With respect to the Sec. 38 general business credit, the Tax Court noted that it has held that property is placed in service when it is in a condition to be regularly used for its specifically assigned function. The court gave as examples three cases: Consumers Power Co., 89 T.C. 710, 724 (1987), in which it held that a hydroelectric power plant was placed in service only once it had passed all required inspections and was regularly generating power; Noell, 66 T.C. 718, 729 (1976), in which it held that an airport runway was placed in service when it was fully paved and available for regular service; and Madison Newspapers, Inc., 47 T.C. 630, 637 (1967), in which it held that a printing press was placed in service when the unit was installed and regularly publishing newspapers.

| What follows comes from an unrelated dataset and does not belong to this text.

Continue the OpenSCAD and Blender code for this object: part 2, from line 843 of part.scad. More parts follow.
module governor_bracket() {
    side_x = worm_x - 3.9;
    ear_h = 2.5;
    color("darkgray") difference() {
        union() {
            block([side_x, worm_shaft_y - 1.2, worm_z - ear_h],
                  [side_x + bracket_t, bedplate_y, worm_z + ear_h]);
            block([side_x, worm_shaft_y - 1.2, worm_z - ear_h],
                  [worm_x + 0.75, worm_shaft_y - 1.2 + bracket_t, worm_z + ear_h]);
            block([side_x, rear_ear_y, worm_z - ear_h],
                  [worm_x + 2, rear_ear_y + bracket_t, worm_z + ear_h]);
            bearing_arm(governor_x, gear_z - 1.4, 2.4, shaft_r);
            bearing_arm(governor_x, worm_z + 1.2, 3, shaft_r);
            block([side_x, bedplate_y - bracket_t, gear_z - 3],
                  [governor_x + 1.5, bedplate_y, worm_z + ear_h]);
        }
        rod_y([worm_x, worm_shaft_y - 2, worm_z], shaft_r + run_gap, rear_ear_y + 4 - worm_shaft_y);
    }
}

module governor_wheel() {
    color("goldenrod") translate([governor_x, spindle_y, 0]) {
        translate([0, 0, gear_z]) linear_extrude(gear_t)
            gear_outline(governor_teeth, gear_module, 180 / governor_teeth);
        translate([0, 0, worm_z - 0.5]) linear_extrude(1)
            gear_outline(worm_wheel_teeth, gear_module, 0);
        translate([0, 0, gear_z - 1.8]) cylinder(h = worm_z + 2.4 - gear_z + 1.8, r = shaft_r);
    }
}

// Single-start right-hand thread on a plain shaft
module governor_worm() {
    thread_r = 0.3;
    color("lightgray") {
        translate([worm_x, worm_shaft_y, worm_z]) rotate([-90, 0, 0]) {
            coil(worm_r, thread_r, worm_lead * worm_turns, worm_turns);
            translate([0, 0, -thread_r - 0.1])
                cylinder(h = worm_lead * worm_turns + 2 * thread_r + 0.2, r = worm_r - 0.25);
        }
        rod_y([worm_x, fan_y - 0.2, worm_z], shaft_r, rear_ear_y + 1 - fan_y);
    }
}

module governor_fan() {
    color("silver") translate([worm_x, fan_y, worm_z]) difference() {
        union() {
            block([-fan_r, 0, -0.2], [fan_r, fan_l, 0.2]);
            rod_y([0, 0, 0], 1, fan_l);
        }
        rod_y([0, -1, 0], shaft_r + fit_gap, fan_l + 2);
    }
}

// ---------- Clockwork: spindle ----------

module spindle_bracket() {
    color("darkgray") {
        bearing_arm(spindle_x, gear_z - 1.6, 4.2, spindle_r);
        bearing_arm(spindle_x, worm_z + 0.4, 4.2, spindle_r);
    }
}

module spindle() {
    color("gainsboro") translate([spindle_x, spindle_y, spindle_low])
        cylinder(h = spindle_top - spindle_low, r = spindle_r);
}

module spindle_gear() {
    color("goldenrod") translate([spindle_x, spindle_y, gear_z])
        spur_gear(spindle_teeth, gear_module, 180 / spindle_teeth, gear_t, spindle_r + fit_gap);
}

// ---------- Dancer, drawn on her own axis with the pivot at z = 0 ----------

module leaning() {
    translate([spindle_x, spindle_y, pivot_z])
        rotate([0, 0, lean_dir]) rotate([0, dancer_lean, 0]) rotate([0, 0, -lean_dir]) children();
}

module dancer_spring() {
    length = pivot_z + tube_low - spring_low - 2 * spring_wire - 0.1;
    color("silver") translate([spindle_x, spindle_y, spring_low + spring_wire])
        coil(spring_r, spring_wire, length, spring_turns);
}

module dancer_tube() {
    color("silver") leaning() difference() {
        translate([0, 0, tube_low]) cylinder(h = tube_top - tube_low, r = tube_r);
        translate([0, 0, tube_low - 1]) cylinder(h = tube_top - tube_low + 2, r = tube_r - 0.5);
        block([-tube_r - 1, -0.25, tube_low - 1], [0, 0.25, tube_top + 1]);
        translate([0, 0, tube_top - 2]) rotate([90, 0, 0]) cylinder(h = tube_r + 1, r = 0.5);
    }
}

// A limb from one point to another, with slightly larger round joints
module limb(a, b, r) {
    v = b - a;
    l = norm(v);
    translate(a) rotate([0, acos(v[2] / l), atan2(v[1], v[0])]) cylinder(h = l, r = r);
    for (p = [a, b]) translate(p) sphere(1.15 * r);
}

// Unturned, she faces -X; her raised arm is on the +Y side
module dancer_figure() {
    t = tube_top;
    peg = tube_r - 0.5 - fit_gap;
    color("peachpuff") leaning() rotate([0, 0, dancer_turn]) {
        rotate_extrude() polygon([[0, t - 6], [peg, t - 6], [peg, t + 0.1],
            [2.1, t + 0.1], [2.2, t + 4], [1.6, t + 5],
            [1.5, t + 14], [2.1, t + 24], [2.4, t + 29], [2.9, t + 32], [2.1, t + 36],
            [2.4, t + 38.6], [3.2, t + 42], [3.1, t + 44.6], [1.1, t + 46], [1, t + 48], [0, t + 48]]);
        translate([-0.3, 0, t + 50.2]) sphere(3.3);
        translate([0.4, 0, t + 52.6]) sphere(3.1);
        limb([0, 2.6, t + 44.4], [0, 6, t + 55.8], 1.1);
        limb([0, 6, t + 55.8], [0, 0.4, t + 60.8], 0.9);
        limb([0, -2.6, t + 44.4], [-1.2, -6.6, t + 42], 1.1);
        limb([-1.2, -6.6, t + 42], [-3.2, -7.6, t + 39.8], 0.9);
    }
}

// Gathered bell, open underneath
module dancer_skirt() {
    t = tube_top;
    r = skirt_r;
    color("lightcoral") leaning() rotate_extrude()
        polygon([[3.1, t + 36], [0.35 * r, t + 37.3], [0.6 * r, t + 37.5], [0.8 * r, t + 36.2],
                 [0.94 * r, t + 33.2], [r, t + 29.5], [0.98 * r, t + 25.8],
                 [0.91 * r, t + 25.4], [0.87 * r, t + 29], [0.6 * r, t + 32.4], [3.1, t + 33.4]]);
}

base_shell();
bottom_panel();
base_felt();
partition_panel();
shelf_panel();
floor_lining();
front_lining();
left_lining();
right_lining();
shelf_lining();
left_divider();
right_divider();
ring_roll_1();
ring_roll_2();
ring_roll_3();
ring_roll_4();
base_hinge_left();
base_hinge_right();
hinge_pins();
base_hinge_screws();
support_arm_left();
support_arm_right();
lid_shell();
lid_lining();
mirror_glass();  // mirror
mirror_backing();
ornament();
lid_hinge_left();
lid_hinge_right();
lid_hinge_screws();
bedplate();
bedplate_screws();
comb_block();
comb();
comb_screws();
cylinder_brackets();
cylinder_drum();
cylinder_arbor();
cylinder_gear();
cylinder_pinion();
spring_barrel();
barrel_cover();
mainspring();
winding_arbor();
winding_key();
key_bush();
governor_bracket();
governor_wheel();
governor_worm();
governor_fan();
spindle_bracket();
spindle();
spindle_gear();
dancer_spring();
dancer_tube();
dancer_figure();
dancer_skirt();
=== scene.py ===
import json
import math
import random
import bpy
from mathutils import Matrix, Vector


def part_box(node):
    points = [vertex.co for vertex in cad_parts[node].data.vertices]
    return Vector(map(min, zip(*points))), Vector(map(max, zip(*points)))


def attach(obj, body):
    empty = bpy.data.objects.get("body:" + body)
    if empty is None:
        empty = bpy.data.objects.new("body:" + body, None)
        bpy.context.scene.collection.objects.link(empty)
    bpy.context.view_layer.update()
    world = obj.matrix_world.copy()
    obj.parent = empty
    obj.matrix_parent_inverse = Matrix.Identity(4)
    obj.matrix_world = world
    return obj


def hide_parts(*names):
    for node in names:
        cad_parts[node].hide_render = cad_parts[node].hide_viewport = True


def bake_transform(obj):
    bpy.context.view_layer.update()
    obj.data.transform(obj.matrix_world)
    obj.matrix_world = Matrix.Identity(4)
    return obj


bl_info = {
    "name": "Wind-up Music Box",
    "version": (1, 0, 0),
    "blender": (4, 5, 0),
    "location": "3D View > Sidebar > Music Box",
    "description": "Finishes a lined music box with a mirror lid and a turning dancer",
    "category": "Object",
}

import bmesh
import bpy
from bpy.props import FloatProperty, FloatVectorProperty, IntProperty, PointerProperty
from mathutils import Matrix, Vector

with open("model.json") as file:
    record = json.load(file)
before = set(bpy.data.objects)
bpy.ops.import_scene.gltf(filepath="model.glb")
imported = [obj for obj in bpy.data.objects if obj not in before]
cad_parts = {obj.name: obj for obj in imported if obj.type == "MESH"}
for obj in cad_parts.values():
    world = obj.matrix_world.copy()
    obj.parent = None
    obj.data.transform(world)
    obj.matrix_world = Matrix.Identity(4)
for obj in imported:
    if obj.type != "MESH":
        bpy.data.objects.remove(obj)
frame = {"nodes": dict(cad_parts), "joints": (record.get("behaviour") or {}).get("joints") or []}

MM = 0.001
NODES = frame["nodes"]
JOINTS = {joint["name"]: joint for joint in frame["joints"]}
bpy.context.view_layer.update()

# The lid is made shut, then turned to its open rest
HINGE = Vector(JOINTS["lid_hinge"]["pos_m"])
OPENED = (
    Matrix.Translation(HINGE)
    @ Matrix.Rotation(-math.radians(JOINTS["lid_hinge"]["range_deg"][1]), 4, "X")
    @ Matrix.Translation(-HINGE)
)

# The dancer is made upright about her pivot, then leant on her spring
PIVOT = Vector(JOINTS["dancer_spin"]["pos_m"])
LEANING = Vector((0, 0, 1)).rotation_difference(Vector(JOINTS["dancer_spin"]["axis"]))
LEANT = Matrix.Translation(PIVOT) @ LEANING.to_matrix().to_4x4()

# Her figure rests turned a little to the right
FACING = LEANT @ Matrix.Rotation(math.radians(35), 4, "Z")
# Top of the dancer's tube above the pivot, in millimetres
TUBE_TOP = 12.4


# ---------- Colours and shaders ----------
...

Application to the Moons’ 2019 Sec. 30D credit claim: The Tax Court found that when the Moons purchased their Volt in 2013, it was “ready, available, and used consistently with its specifically assigned function.” Thus, the court concluded that the Moons placed the Volt in service in 2013. As the court had already found, the credit is allowable only for the year a vehicle that qualifies for the credit is placed in service. Consequently, the court held that the Moons were not entitled to a credit in 2019 because they did not place the Volt in service in that tax year.
Reflections
The Inflation Reduction Act of 2022, P.L. 117–169, renamed Sec. 30D to “Clean Vehicle Credit” and amended the statute to apply to a “new clean vehicle” (as defined in Sec. 30D(d)) rather than a “new qualified plug–in electric drive motor vehicle.” The act also added Sec. 30D(f)(8), which specifically provides that for any vehicle, the Sec. 30D credit “shall only be allowed once with respect to such vehicle.” However, H.R. 1, P.L. 119–21, commonly known as the One Big Beautiful Bill Act, terminated the credit for vehicles acquired after Sept. 30, 2025 (Sec. 30D(h)).